In February 2014, before stadium renovations had begun, Furst met with Ray Anderson, ASU vice president for university athletics, ASU President Michael Crow and the CEO of ASU Enterprise Partners, R.F. “Rick” Shangraw Jr., in Anderson’s office. Furst called it a “good collaborative listening effort.”
“I think it was a very receptive room when we started the dialogue,” Furst said. “It was refreshing and everyone took a step back and said, ‘This isn’t crazy, but we’re going to have to rethink the way we run our institution. We’re going to have to rethink the way we manage this asset.’ ”
Graham wasn’t shooting for the stars at that time. He just wanted a first-class student-athlete facility.
“Jack was kind of talking about this community center and his vision for 365,” Graham said. “And I was kind of like, ‘Hey man, I just want to get us to par.’ ”
Furst replied: ” ‘You know what? We’re Arizona State. We can do both.’ And that’s what we did.”
Graham said the stadium fundraising effort produced donations that Arizona State had never seen before, including six donors giving more than $10 million and three giving more than $15 million.
Furst was the spark plug for a lot of the giving, helping ignite excitement and generate donations with his passion for the project.
“I think what gives Jack – and Debra, his lovely wife – joy in giving back is that they can help lead their colleagues and friends in this kind of effort,” Anderson said in a video honoring Furst with ASU’s 2017 Philanthropist of the Year Award.
Graham had gained a financial commitment from the donors but, in a bit of a role-reversal, they wanted one from him. Graham had bolted to Tempe after just one year with the University of Pittsburgh, and donors wanted to make sure he wouldn’t do the same to ASU.
They wanted Graham to get financially involved in the project. So he did. He and his wife, Penni, committed $500,000 to the project, a donation that was matched by Anderson shortly after.
Graham embraced Furst’s vision. He wasn’t concerned with people messing up the field or hanging around the Devils’ facilities. He said he understood the advantages 365 would bring to the Sun Devil community, as well as the leg up it would give ASU in recruiting.
Graham said he knew that when he brought recruits to the ASU campus, they were going to see a state-of-the-art stadium complex incorporated into the community that would be different from anything in the Pac-12 or around the country.

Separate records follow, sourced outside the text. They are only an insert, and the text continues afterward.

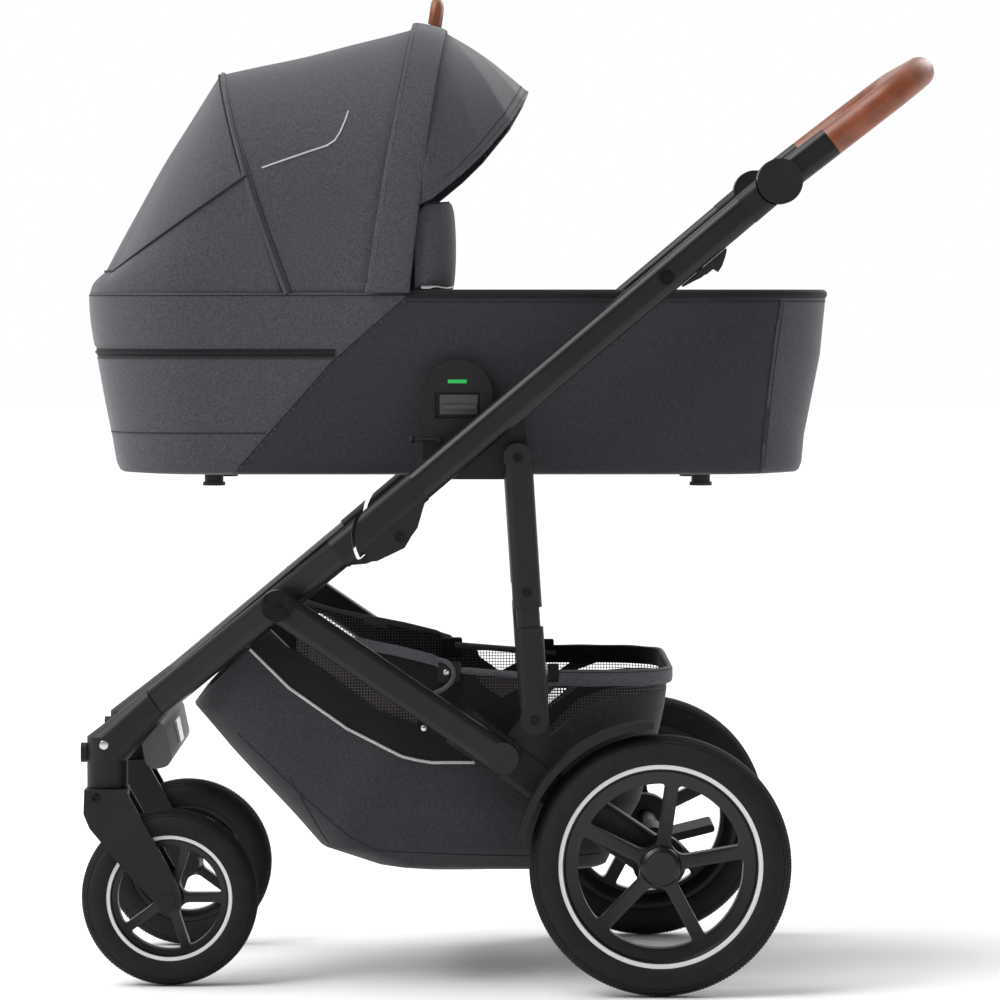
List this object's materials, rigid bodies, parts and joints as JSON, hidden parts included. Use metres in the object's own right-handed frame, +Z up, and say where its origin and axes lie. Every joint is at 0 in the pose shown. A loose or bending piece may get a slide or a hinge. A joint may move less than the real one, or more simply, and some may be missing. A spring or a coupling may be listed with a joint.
{
  "type": "baby stroller",
  "caption": "Folding four-wheel baby stroller with a lift-off hooded carrycot, a tilting leather-wrapped handlebar, swivelling front casters and a fabric shopping basket.",
  "frame": {"origin": "on the ground, under the middle of the stroller's bounding box", "axes": "+X from the front casters towards the handlebar, +Y to the right of the person who pushes, +Z up"},
  "size_m": [0.9514, 0.604, 1.1077],
  "materials": {
    "frame_tube": "satin black powder coat",
    "moulding": "matt black moulded nylon",
    "steel_black": "blackened",
    "axle_steel": "blackened satin",
    "rim_plastic": "satin",
    "tyre": "matt",
    "leather": "smooth, tan brown",
    "cot_fabric": "woven, charcoal grey",
    "rim_trim": "black binding",
    "basket_fabric": "smooth lining, plum black",
    "basket_rim_fabric": "padded, charcoal grey",
    "mattress_fabric": "quilted cotton, off-white",
    "reflector": "prismatic clear",
    "control_plastic": "fine texture"
  },
  "bodies": {
    "front_frame": {"front_leg_left": "frame_tube", "front_leg_right": "frame_tube", "fold_sockets": "moulding", "caster_housing_left": "moulding", "caster_housing_right": "moulding", "front_cross_brace": "moulding", "front_reflector": "reflector", "leg_hinge_pins": "steel_black", "fold_hinge_bolts": "steel_black", "basket": "basket_fabric", "basket_rim": "basket_rim_fabric"},
    "handle_frame": {"handle_tube_left": "frame_tube", "handle_tube_right": "frame_tube", "fold_knuckles": "moulding", "cot_receptacles": "moulding", "tilt_hubs": "moulding", "trigger_pins": "steel_black"},
    "handlebar": {"handlebar_frame": "frame_tube", "leather_grip": "leather", "hub_caps": "moulding"},
    "handle_button": {"handle_button": "control_plastic"},
    "fold_trigger_left": {"fold_trigger_left": "control_plastic"},
    "fold_trigger_right": {"fold_trigger_right": "control_plastic"},
    "rear_frame": {"rear_leg_left": "frame_tube", "rear_leg_right": "frame_tube", "rear_housing_left": "moulding", "rear_housing_right": "moulding", "fenders": "moulding", "rear_axle": "axle_steel"},
    "brake_pedal": {"brake_pedal": "control_plastic"},
    "strut": {"strut_tubes": "frame_tube", "strut_sleeves": "moulding", "strut_bolts": "steel_black"},
    "caster_left": {"fork_left": "moulding"},
    "caster_right": {"fork_right": "moulding"},
    "swivel_lock_left": {"swivel_lock_left": "control_plastic"},
    "swivel_lock_right": {"swivel_lock_right": "control_plastic"},
    "front_wheel_left": {"front_rim_left": "rim_plastic", "front_tyre_left": "tyre"},
    "front_wheel_right": {"front_rim_right": "rim_plastic", "front_tyre_right": "tyre"},
    "rear_wheel_left": {"rear_rim_left": "rim_plastic", "rear_tyre_left": "tyre", "hub_cover_left": "rim_plastic"},
    "rear_wheel_right": {"rear_rim_right": "rim_plastic", "rear_tyre_right": "tyre", "hub_cover_right": "rim_plastic"},
    "carrycot": {"cot_shell": "cot_fabric", "cot_rim": "rim_trim", "mattress": "mattress_fabric", "apron": "cot_fabric", "wind_guard": "cot_fabric", "canopy": "cot_fabric", "cot_adapters": "moulding", "cot_feet": "moulding"},
    "canopy_hoop": {"canopy_hoop": "cot_fabric", "carry_handle": "leather", "visor": "cot_fabric"},
    "release_lever_left": {"release_lever_left": "control_plastic"},
    "release_lever_right": {"release_lever_right": "control_plastic"}
  },
  "joints": [
    {"name": "fold", "type": "hinge", "parent": "front_frame", "child": "handle_frame", "pos_m": [-0.1169, 0, 0.5053], "axis": [0, 1, 0], "range_deg": [0, 140], "deforming": ["basket", "basket_rim"]},
    {"name": "rear_fold", "type": "hinge", "parent": "front_frame", "child": "rear_frame", "pos_m": [-0.2517, 0, 0.4302], "axis": [0, 1, 0], "range_deg": [0, 84.4]},
    {"name": "strut_fold", "type": "hinge", "parent": "rear_frame", "child": "strut", "pos_m": [0.0307, 0, 0.3038], "axis": [0, 1, 0], "range_deg": [-39.8, 0]},
    {"name": "handle_tilt", "type": "hinge", "parent": "handle_frame", "child": "handlebar", "pos_m": [0.29851, 0, 0.8951], "axis": [0, 1, 0], "range_deg": [-35, 55]},
    {"name": "handle_button_press", "type": "slide", "parent": "handlebar", "child": "handle_button", "axis": [-0.7912, 0, -0.6115], "range_m": [0, 0.002], "stiffness_N_per_m": 800, "springref_m": -0.002},
    {"name": "fold_trigger_left_pull", "type": "slide", "parent": "handle_frame", "child": "fold_trigger_left", "axis": [0.7638, 0, 0.6455], "range_m": [0, 0.012], "stiffness_N_per_m": 200, "springref_m": -0.005},
    {"name": "fold_trigger_right_pull", "type": "slide", "parent": "handle_frame", "child": "fold_trigger_right", "axis": [0.7638, 0, 0.6455], "range_m": [0, 0.012], "stiffness_N_per_m": 200, "springref_m": -0.005},
    {"name": "brake", "type": "hinge", "parent": "rear_frame", "child": "brake_pedal", "pos_m": [0.1685, 0, 0.145], "axis": [0, 1, 0], "range_deg": [0, 25]},
    {"name": "caster_swivel_left", "type": "hinge", "parent": "front_frame", "child": "caster_left", "pos_m": [-0.4453, -0.182, 0.25], "axis": [0, 0, 1], "continuous": true},
    {"name": "front_wheel_spin_left", "type": "hinge", "parent": "caster_left", "child": "front_wheel_left", "pos_m": [-0.3758, -0.182, 0.0993], "axis": [0, 1, 0], "continuous": true},
    {"name": "rear_wheel_spin_left", "type": "hinge", "parent": "rear_frame", "child": "rear_wheel_left", "pos_m": [0.1685, -0.277, 0.145], "axis": [0, 1, 0], "continuous": true},
    {"name": "swivel_lock_left_lift", "type": "slide", "parent": "front_frame", "child": "swivel_lock_left", "axis": [0, 0, 1], "range_m": [0, 0.005], "stiffness_N_per_m": 100, "springref_m": -0.003},
    {"name": "caster_swivel_right", "type": "hinge", "parent": "front_frame", "child": "caster_right", "pos_m": [-0.4453, 0.182, 0.25], "axis": [0, 0, -1], "continuous": true},
    {"name": "front_wheel_spin_right", "type": "hinge", "parent": "caster_right", "child": "front_wheel_right", "pos_m": [-0.3758, 0.182, 0.0993], "axis": [0, 1, 0], "continuous": true},
    {"name": "rear_wheel_spin_right", "type": "hinge", "parent": "rear_frame", "child": "rear_wheel_right", "pos_m": [0.1685, 0.277, 0.145], "axis": [0, 1, 0], "continuous": true},
    {"name": "swivel_lock_right_lift", "type": "slide", "parent": "front_frame", "child": "swivel_lock_right", "axis": [0, 0, 1], "range_m": [0, 0.005], "stiffness_N_per_m": 100, "springref_m": -0.003},
    {"name": "carrycot_lift", "type": "slide", "parent": "front_frame", "child": "carrycot", "axis": [0, 0, 1], "range_m": [0, 0.6]},
    {"name": "canopy_fold", "type": "hinge", "parent": "carrycot", "child": "canopy_hoop", "pos_m": [-0.133, 0, 0.752], "axis": [0, -1, 0], "range_deg": [0, 75], "deforming": ["canopy"]},
    {"name": "release_lever_left_lift", "type": "slide", "parent": "carrycot", "child": "release_lever_left", "axis": [0, 0, 1], "range_m": [0, 0.008], "stiffness_N_per_m": 200, "springref_m": -0.004},
    {"name": "release_lever_right_lift", "type": "slide", "parent": "carrycot", "child": "release_lever_right", "axis": [0, 0, 1], "range_m": [0, 0.008], "stiffness_N_per_m": 200, "springref_m": -0.004}
  ],
  "couplings": [
    {"joint": "rear_fold", "follows": "fold", "ratio": 0.6014},
    {"joint": "strut_fold", "follows": "fold", "ratio": -0.283}
  ]
}
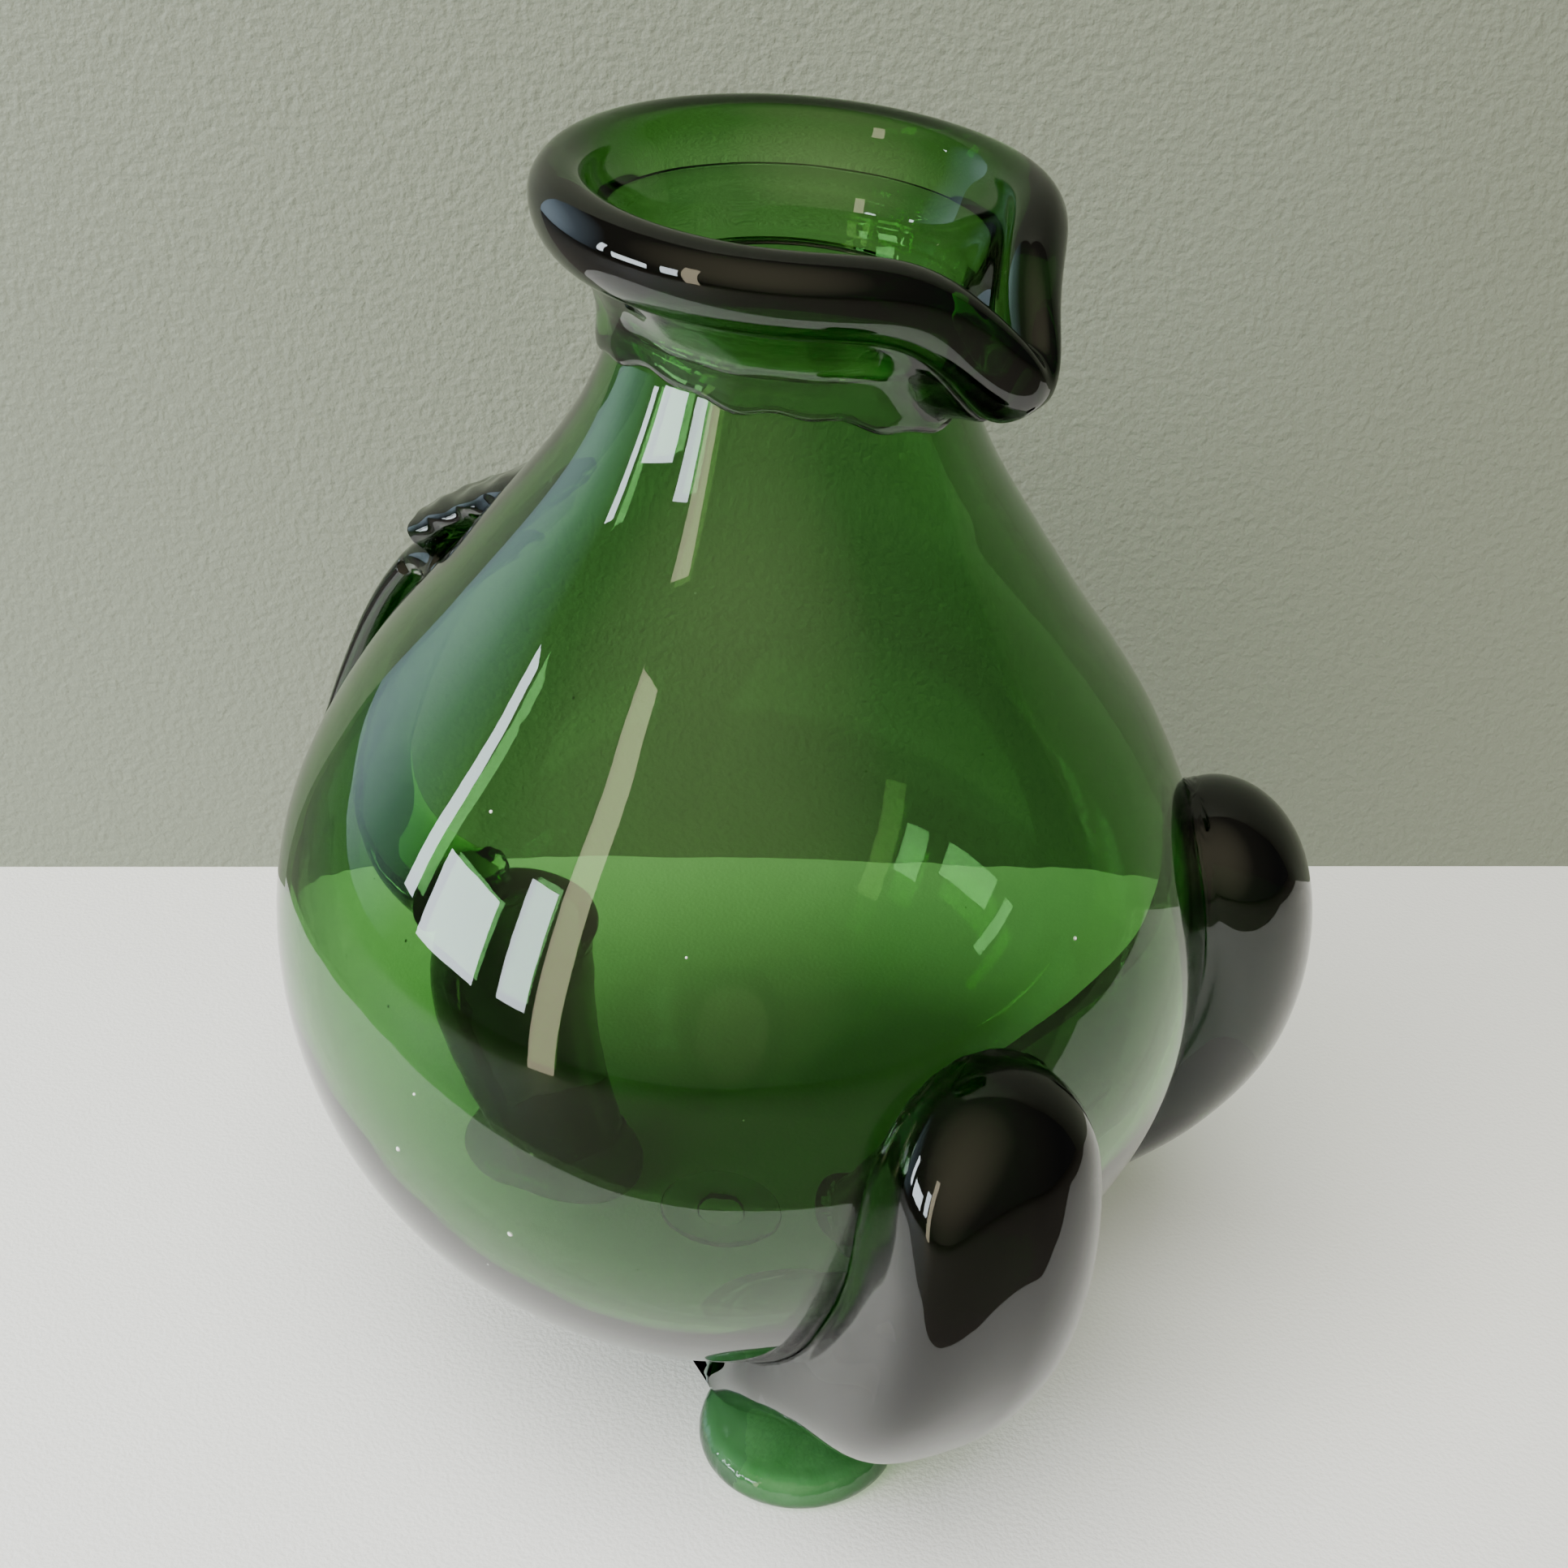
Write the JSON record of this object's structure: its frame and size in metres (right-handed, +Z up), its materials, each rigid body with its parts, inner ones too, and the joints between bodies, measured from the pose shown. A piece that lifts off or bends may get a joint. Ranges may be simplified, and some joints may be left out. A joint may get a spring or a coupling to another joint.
{
  "type": "glass jug",
  "caption": "Free-blown glass jug: round body on short applied legs with flat feet, narrow neck, thick rolled lip pinched to a spout, strap handle with a thumb leaf behind.",
  "frame": {"origin": "middle of the bounding box, on the table under the feet", "axes": "+Z up, +X towards the spout, the handle at -X. The jug's own axis leans about 5 degrees from +Z towards +X"},
  "size_m": [0.2412, 0.2, 0.2829],
  "materials": {
    "body_glass": "clear mid green blown glass, smooth and fire polished, with a few seeds",
    "thick_glass": "the same glass where it is thick: near-black green with a high gloss",
    "foot_glass": "light green glass pressed flat, with a slightly textured top"
  },
  "bodies": {
    "root": {"vessel_body": "body_glass", "lip_coil": "thick_glass", "neck_band": "body_glass", "right_front_leg": "thick_glass", "right_front_foot": "foot_glass", "left_front_leg": "thick_glass", "left_front_foot": "foot_glass", "rear_leg": "thick_glass", "rear_foot": "foot_glass", "handle_strap": "thick_glass", "thumb_leaf": "thick_glass", "pontil_scar": "body_glass"}
  },
  "joints": []
}
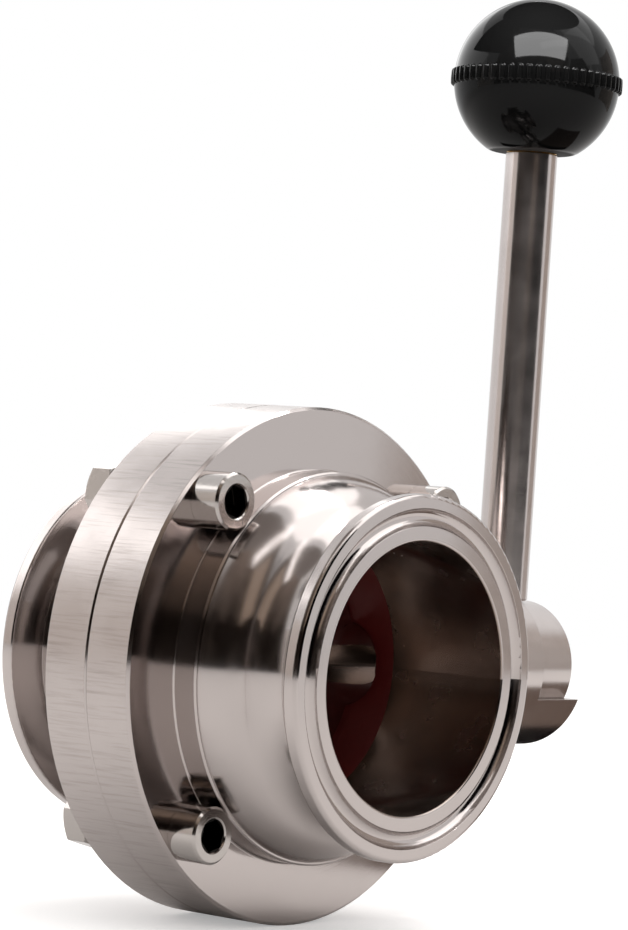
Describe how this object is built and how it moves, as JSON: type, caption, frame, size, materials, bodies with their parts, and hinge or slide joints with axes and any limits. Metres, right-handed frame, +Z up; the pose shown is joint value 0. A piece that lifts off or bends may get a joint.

“And then it just started building from there,” he said.
Implementing the vision
Isaac Manning, manager of the Sun Devil Stadium renovation project, said that a 365 team has been working for the past three years with ASU’s Herberger Institute for Design and the Arts on ideas for the project and how to implement them.
Each year, the Herberger Institute holds a Cluster Project, a competition that allows students to collaborate to solve real-world design projects. ASU 365 is one of the projects, and Manning and Furst told the students that they will eventually benefit from the project they’ve designed.
According to Manning, Furst asked them, “How many of of you guys have been to a football game?”
“About half the hands went up,” Manning said. “And (Furst) said, ‘See, there’s our problem.’ ”
Hamburger, general manager of the 365 Community Union, said Furst’s plan made a lot of people wonder why the stadium wasn’t already being used for more than just football games and other events.
The project, though, would require a change in how the facility is managed. Instead of trying to implement all their ideas at one time, Furst said, Crow came up with the term “Lego into it,” a reference to the plastic building blocks.
“We’ll get started and if it’s real successful, we’ll do the next piece, and (then) the next piece to manage the risk of (whether we) can we operate a community union that’s open 365 days a year,” Furst said. “We can literally stage our way into ultimate success.”
And they have.
Furst is eager for the project to “move away from bricks and mortar” and get to the point where planning begins on all the possible activities that can take place at Sun Devil Stadium. Hamburger says the project will begin pilot events in fall 2019.
Logistics
The stadium’s amenities are meant for yearlong use. As part of a budget that has ballooned to $307 million and was approved in September 2017, an indoor fourth-level for corporate and student activities was added to the construction plans, according to azcentral.com.
Manning said Crow thinks of the 365 Community Union as a lab space, one that could be used as a sociology lab or a crowd-control lab.
“Now, when you go and talk to the deans of the 16 colleges,” Manning said, “they are all going, ‘Well, this is pretty interesting. We’d love to have access to the building and start doing things.’ ”
Anderson said, “(He) wants the reinvention of this stadium. (He) wants this venue to belong to all of ASU, all of the community, for purposes way beyond just seven or eight football games a year.”
Because the building is “vertically segregated,” Manning said, it allows for a range of multifunctional spaces. A dinner event can be held on the 300-level of the east sideline for more than 500 people while others are walking along the main concourse.
Manning – who was part of a group that designed the Dallas Mavericks’ basketball arena, American Airlines Arena – wants Sun Devil Stadium to become a porous part of ASU’s campus.
On American Airlines Arena, planners never were able to draw a security line that would allow for accessible restaurants inside the stadium, he said, but Sun Devil Stadium will be open from 6 or 7 a.m. until as late as midnight. For security, Manning wants the building “fully loaded” with people at all times.
“People don’t like to go places where there aren’t people,” he said. “You feel safe at the (Memorial Union) all the time because there’s always someone running around that building all hours of the day and night.”
Furst, Manning and Hamburger were not egocentric about their ideas. The trio understands that they’ve only scratched the surface of the creative ways to use the stadium. The consumers and visitors will dictate what the group expands upon and ultimately adds.
“We don’t know where it ends,” Hamburger said.